Mathematics, type theory and functional programming also help. We should especially be interested by Algebraic Data Type (ADT) and more precisely sum types.

Sum types are types where the value must be one of a fixed set of options.1 The RemoteData type we wrote is a sum type.

Libraries that leverage those concepts and functional programming are strong allies. The Typescript ecosystem has seen the addition of a lot of libraries in that space recently.

Don’t bother writing the above RemoteData stuff by hand. A library does just that. fp-ts also offer a lot of ADTs to model what’s going on in our codebase like having either something or something else (Either) or maybe having something or not having it (Option).

The thing is, our applications are not that different. If you are faced with a feature and ponders on its modelling as code, chances are a tool has been made to help you do just that.

Design

Last but not least, our brains! As software engineers, it’s sometimes tempting to rush into writing code without having analysed what we should represent and which valid states we should support.

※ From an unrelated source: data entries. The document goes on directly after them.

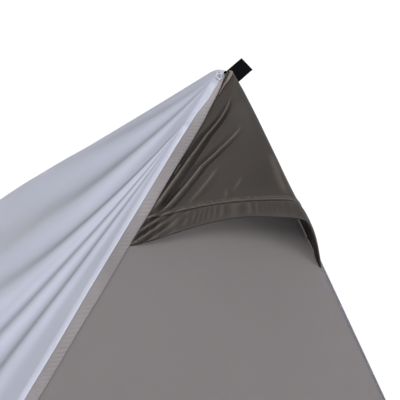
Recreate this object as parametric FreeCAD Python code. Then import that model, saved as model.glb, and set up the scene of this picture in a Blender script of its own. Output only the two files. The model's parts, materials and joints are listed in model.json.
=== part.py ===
"""Two-person ridge tent: pole frame, fabric body, silver fly, vent hoods and a zipped door.

Frame: millimetres, +Z up, +Y along the ridge, origin on the ground under the middle of the tent.
The vent end is at -Y and the door end at +Y.  Left is -X and right is +X.
The roof planes are the outer faces of the fly.  A depth is measured square to a roof plane, inwards.
"""
import FreeCAD, Part
import math
import os

# ---- driving dimensions -------------------------------------------------------------------
TENT_HEIGHT = 1240.0        # height at which the two roof planes meet
TENT_LENGTH = 2140.0        # between the outer faces of the two gables
ROOF_SPREAD = 0.585         # half width gained per unit of height lost
FLY_WALL = 1.5
FLY_HEM_HEIGHT = 60.0       # lower edge of the fly above the ground
RIDGE_ROUND = 8.5           # outer radius of the fly over the ridge
GABLE_WALL = 2.0
BODY_WALL = 1.2
BODY_GAP = 4.0              # between the legs and the fabric body
FLOOR_WALL = 2.0
RIM_HEIGHT = 95.0
RIM_WALL = 1.0
POLE_DIAMETER = 16.0
POLE_WALL = 1.0
POLE_GAP = 0.5              # between the fly and the sockets
CAP_GAP = 2.5               # between the gable and the foot caps
SWAGE_LENGTH = 60.0
SWAGE_TAPER = 6.0
LEG_SPLIT = 700.0           # distance of the leg joint from the apex joint
FIT_GAP = 0.1               # radial gap between telescoping or plugged tubes
CLEARANCE = 0.3             # gap between neighbouring pieces
SOCKET_WALL = 1.9
SOCKET_START = 20.0         # bottom of each socket's bore from the joint's centre
SOCKET_LENGTH = 60.0
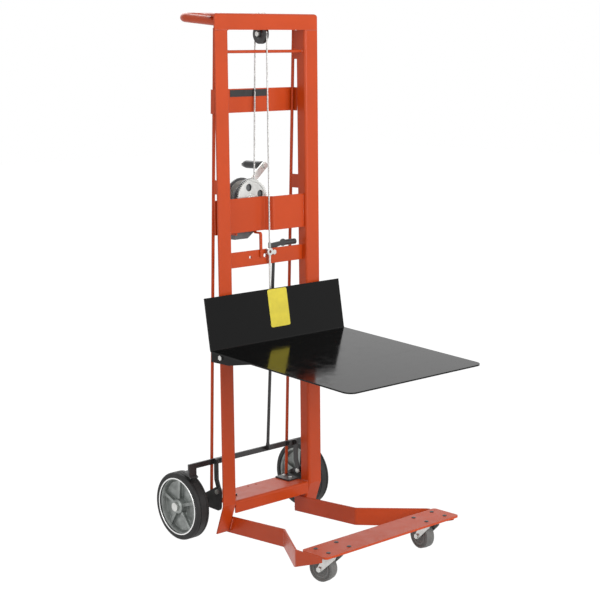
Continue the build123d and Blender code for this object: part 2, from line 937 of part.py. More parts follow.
def brake_bar():
    """The bar across the truck, with a shoe over each tyre and a tab for the rod."""
    low = brake_bar_z - brake_bar_height / 2
    high = brake_bar_z + brake_bar_height / 2
    front = brake_bar_y - brake_bar_wall / 2
    rear = brake_bar_y + brake_bar_wall / 2
    shoe_outer = wheel_track / 2 + shoe_width / 2
    shoe_inner = wheel_track / 2 - shoe_width / 2
    bar = block(-shoe_outer, shoe_outer, front, rear, low, high)
    near = wheel_radius + shoe_clearance
    far = near + shoe_wall
    first = radians(shoe_start)
    middle = radians(shoe_start + shoe_sweep / 2)
    last = radians(shoe_start + shoe_sweep)

    def at(radius, turn):
        """A point at a distance and an angle from the axle."""
        return (axle_y + radius * cos(turn), wheel_radius + radius * sin(turn))

    outline = (
        ThreePointArc(at(near, first), at(near, middle), at(near, last))
        + Line(at(near, last), at(far, last))
        + ThreePointArc(at(far, last), at(far, middle), at(far, first))
        + Line(at(far, first), at(near, first))
    )
    shoe = across_x(make_face(outline.edges()), shoe_inner, shoe_outer)
    foot = wheel_radius + sqrt(near**2 - (axle_y - rear) ** 2)
    hanger = block(shoe_inner, shoe_outer, front, rear, foot, low + overrun)
    right = shoe + hanger
    bar = bar + right + mirrored(right)
    for side in (-1, 1):
        x = side * brake_bolt_x()
        bar -= rod((x, front - overrun, brake_bar_z), (x, rear + overrun, brake_bar_z), small_bolt / 2)
    pin = (rod_x() + rod_eye_wall / 2 + rod_tab_gap, rod_low_y(), rod_low_z())
    tab_low = pin[0]
    tab_high = tab_low + brake_arm_wall
    outline = make_hull(
        (
            Pos(rod_low_y(), rod_low_z()) * Circle(rod_eye_diameter / 2)
            + Pos(front + brake_bar_wall / 2, brake_bar_z) * Circle(brake_bar_wall / 2)
        ).edges()
    )
    outline -= Pos(rod_low_y(), rod_low_z()) * Circle(rod_pin_diameter / 2 + running_gap)
    tab = across_x(outline, tab_low, tab_high)
    return bar + tab


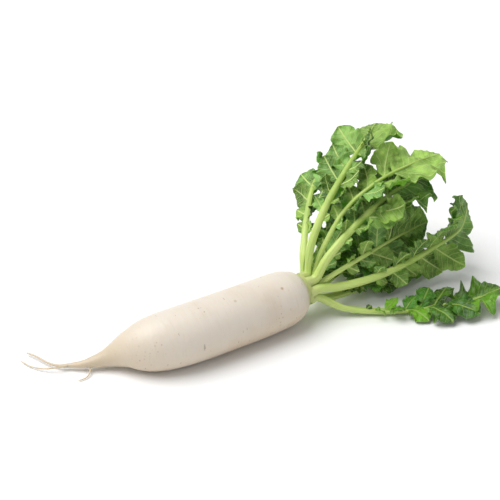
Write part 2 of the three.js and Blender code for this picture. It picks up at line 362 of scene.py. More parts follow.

It’s not just about using technical concepts such as RemoteData, Option or Either. It is first and foremost about using the right mindset to represent the high level states the codebase should be in.

Conclusion

Does it mean we should stop writing tests? Certainly not. Tests are absolutly necessary to prevent our codebases to fail.

But remember, we need tests because our code can fail. Reducing the number of way it can fail should be our priority. We can then keep writing tests for the few remaining chances of failure.

The best test is the test you don’t have to write.


Thanks to Benoit Rajalu and Nicolas Maligne for reading drafts of this.

Illustration made by Bulbman.art.


  1. This post, Algebraic Data Types: Things I wish someone had explained about functional programming, explains what ADTs are and the difference between product and sum types.

    The first useMyRequest returned value was a product type.